The United States of America has been trying for a long time to put its favourites, ENKS, in a position of strength, and would like to install a collaborative regime along the lines of the independent region of Kurdistan in Northern Iraq instead of the popular power of Northern and Eastern Syria. Of course, none of these conditions, which would constitute a surrender of the main achievements of the revolution, are acceptable in any form. What was fought for with the blood of over 11,000 heroic young women and men is not for sale. The developments in Iraq, but also the intensified attacks on North-East Syria, must be understood above all as a threat against the revolutionary forces in Syria. The message is clear, either bow down to the will of imperialism, or they will let their bloodhound, Turkish fascism, off the leash. Concealed behind political spectacle and a diplomacy of lies and deception, the people of North-East Syria are to be presented with a ‘choice’: Either surrender or annihilation.

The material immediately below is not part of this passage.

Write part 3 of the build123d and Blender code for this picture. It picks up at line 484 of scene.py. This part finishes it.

Therefore, it is necessary to answer in equal terms to every attack against the revolution, whether in the North of Syria, the mountains of Kurdistan, or the self-administered areas of Şengal. Whoever attempts to look at the situation in Northern Syria separately from the entire concept of annihilation against the revolutionary forces, provides the best service to the enemy, even if it is done unintentionally. Likewise, to hope for a political or diplomatic solution under the given circumstances means to fall for one of their many deceptions and lies. As long as Turkish fascism is not crushed and the peoples have not put an end to their madness, the war against the revolution will continue in all harshness. The appeasement policy of the Western states against Turkish fascism has cleared the way, making Turkish imperialism a strong regional power factor. Those who believe that their insatiable urge for expansion has already been satiated are seriously mistaken. Only the revolutionary struggle of the peoples of the region together with an organised global resistance movement, united in a front against fascism, will be able to stop them.

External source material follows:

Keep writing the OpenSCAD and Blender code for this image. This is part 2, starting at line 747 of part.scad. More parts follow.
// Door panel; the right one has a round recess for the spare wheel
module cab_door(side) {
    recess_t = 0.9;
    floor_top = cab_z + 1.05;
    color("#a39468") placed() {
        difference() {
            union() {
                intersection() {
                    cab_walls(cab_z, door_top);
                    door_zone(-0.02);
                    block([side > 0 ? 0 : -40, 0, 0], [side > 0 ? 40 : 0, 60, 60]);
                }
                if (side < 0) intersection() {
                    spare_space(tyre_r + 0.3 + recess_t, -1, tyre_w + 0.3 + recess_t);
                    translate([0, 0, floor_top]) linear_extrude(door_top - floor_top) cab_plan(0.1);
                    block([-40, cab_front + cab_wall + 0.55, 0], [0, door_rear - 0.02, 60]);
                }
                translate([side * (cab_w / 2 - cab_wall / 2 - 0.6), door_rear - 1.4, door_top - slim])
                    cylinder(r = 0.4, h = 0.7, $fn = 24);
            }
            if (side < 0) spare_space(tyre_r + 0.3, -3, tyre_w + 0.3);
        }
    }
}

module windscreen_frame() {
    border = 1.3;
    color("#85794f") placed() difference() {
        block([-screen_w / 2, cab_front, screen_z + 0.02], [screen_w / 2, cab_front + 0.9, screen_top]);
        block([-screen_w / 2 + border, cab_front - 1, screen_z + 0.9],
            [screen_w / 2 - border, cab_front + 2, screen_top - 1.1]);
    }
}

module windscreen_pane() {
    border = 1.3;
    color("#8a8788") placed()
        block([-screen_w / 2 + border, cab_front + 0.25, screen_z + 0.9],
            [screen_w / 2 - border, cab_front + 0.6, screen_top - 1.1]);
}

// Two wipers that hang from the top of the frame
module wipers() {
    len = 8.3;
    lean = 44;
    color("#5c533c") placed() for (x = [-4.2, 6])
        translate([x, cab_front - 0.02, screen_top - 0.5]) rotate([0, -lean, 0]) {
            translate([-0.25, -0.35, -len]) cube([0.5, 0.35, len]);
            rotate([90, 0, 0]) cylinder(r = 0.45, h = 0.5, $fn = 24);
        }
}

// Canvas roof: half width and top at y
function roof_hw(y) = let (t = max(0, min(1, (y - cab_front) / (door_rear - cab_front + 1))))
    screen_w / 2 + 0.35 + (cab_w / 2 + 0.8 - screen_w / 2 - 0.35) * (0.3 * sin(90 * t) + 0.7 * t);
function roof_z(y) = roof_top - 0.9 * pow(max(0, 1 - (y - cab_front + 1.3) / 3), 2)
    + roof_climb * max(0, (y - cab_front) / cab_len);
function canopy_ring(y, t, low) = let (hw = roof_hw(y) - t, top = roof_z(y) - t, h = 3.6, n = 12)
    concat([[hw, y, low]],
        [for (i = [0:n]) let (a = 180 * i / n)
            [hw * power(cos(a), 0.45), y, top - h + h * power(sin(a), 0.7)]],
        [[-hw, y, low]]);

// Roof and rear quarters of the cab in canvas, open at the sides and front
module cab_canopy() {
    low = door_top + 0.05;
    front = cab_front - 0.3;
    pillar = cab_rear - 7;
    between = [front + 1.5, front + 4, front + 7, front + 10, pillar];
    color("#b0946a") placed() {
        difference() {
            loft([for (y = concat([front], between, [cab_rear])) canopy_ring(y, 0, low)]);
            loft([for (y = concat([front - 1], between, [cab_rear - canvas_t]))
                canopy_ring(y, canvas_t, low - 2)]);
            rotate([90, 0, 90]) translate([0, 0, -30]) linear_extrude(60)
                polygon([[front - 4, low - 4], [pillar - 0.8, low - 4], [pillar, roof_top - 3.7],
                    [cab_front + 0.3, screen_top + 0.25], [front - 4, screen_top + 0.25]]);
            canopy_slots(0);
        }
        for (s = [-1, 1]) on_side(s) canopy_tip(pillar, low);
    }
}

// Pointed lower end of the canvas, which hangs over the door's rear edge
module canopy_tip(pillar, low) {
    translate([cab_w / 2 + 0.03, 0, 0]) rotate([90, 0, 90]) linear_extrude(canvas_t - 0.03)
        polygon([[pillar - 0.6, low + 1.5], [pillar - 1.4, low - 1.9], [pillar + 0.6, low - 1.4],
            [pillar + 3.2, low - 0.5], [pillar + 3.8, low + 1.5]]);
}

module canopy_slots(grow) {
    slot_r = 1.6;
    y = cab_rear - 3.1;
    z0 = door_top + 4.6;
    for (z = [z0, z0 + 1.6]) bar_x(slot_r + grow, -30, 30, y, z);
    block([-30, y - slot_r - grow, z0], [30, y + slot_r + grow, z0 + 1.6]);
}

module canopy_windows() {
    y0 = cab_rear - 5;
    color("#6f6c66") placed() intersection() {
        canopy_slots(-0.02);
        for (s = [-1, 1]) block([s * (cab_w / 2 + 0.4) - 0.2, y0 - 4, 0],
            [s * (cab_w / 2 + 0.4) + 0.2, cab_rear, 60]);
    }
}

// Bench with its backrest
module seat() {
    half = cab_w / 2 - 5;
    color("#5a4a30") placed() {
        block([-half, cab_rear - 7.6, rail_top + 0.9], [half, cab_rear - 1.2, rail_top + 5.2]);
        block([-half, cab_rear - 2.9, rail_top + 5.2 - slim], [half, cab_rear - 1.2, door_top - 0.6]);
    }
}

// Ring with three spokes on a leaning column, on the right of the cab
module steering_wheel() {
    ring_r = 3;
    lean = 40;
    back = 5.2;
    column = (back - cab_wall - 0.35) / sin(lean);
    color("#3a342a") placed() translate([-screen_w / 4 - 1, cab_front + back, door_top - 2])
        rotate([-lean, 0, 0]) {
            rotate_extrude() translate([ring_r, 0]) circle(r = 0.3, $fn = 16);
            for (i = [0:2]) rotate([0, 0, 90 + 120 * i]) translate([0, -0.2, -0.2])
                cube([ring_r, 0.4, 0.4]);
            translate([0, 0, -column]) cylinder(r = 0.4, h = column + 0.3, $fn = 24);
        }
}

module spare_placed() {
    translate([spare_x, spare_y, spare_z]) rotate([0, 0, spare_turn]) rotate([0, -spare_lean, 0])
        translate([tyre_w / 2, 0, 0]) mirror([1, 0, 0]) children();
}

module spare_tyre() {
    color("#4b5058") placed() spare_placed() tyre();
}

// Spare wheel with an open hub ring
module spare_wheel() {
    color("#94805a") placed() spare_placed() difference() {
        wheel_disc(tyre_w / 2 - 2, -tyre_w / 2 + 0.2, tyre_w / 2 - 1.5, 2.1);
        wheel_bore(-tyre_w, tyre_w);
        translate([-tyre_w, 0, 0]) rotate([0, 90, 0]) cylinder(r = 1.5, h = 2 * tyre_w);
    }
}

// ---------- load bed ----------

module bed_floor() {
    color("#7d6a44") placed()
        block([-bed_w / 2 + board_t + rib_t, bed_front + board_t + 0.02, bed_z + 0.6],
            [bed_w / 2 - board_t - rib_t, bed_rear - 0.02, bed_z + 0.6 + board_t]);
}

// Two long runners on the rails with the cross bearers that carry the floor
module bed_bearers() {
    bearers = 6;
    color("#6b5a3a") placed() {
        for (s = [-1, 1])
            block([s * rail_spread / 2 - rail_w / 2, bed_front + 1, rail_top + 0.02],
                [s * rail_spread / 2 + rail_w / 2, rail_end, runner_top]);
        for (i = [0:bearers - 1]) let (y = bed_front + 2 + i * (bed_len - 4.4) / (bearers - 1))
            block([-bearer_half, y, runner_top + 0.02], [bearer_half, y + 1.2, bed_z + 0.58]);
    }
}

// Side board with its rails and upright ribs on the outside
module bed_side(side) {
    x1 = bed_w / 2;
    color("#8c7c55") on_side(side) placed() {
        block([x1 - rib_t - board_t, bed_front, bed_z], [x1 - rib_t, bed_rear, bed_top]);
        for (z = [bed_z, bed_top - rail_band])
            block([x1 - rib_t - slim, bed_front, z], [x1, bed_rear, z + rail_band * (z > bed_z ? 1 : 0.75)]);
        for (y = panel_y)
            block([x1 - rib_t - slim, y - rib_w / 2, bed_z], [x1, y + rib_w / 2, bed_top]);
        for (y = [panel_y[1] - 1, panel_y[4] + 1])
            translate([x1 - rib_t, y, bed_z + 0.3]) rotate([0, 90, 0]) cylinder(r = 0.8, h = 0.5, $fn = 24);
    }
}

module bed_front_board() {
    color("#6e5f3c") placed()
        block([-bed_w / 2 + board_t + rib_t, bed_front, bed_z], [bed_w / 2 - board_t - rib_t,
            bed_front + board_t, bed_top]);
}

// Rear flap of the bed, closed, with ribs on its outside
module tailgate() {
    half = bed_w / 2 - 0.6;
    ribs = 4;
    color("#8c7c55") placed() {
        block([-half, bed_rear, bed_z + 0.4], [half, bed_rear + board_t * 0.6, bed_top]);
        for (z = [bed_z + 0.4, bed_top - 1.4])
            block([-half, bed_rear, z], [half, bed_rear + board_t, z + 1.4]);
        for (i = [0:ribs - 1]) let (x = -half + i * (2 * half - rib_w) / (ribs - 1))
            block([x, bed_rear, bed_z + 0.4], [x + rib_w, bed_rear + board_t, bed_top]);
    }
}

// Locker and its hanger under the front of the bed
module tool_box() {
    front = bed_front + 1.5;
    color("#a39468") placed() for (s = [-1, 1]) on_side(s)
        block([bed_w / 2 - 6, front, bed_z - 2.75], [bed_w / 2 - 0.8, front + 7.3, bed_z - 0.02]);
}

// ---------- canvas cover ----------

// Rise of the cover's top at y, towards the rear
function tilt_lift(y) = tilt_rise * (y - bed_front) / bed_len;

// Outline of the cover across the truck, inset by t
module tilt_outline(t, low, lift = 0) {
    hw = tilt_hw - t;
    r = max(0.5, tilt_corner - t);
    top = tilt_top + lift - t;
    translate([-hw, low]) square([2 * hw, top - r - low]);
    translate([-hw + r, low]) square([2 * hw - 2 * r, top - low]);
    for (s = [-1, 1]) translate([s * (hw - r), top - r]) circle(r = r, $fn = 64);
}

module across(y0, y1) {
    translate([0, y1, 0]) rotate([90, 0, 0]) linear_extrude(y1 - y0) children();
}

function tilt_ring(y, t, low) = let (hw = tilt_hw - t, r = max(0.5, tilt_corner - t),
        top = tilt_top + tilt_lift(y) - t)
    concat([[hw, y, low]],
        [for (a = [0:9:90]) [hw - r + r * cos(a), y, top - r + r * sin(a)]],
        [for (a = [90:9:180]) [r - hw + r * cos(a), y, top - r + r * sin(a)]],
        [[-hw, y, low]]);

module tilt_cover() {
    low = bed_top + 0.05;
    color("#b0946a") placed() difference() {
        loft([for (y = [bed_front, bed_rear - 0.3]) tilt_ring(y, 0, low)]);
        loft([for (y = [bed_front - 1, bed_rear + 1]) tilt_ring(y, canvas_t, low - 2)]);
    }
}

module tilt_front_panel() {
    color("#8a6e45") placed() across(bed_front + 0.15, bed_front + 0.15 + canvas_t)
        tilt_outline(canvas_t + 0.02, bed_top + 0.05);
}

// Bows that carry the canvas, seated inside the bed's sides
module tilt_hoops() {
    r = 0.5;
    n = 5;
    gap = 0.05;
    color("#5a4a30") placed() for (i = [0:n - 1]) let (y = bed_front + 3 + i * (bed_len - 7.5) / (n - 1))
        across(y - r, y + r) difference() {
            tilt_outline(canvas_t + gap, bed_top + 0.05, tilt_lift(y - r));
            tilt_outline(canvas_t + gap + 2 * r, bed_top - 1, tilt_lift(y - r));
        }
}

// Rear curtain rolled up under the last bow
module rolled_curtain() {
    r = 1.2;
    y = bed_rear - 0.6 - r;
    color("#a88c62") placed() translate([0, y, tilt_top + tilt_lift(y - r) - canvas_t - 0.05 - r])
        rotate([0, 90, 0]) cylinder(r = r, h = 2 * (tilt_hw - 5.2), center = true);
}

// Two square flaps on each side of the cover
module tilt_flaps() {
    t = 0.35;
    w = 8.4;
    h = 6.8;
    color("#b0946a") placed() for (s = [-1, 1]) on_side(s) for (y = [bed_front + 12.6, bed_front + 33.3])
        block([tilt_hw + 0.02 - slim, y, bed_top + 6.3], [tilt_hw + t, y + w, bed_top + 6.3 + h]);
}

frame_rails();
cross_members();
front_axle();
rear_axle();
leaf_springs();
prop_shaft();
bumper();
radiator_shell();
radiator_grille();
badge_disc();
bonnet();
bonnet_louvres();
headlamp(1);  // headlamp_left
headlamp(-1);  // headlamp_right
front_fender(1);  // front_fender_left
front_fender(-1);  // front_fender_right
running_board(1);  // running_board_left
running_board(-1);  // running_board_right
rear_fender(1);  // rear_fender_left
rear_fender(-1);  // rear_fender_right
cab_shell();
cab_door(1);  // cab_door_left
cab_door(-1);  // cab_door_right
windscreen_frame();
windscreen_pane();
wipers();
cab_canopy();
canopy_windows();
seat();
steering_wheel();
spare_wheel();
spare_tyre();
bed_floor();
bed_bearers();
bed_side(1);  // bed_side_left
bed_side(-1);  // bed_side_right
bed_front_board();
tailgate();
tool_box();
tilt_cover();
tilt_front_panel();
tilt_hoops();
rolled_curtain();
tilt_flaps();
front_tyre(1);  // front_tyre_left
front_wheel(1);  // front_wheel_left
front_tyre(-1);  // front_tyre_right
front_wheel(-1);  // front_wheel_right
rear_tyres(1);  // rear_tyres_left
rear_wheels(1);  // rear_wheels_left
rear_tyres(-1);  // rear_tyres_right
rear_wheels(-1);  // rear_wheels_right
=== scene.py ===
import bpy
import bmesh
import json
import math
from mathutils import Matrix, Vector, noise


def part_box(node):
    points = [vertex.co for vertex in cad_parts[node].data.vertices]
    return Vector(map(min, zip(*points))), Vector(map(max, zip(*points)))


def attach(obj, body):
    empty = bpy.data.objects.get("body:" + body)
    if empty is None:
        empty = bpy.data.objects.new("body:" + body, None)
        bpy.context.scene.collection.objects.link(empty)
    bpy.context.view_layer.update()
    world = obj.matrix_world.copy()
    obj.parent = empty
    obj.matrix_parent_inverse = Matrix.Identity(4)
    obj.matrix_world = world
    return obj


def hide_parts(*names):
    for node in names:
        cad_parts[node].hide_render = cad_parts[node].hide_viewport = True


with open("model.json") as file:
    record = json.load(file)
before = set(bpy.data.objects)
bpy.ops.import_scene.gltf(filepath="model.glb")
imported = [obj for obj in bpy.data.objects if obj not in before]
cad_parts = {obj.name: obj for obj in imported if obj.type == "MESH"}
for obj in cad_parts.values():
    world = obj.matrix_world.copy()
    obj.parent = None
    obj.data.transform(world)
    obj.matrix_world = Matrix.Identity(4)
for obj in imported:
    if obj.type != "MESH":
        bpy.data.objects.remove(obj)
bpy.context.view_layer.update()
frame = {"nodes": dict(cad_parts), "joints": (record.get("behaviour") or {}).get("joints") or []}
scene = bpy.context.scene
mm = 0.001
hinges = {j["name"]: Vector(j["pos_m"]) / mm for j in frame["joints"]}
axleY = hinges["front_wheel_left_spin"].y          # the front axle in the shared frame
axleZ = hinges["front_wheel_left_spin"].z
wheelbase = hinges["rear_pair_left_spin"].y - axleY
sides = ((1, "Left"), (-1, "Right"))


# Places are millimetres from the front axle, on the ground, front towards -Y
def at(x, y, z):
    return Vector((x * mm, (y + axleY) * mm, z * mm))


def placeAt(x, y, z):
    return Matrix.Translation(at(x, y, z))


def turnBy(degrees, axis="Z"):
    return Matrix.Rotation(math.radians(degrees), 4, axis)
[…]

On the occasion of its 42 years of existence and struggle, on the anniversary of the party’s foundation on 27th November, the Kurdistan Workers’ Party expressed its determination to crown the 43rd year of struggle with the smashing of the AKP-MHP regime. We, too, congratulate the PKK, the most determined leading force of the regional revolutionary struggle, and all progressive people of the world on the 42nd anniversary of its foundation, and as part of the global resistance movement against Turkish fascism, we declare that we will do our part to smash this barbaric regime.
Fascism will be smashed – the Revolution in the Middle East will win!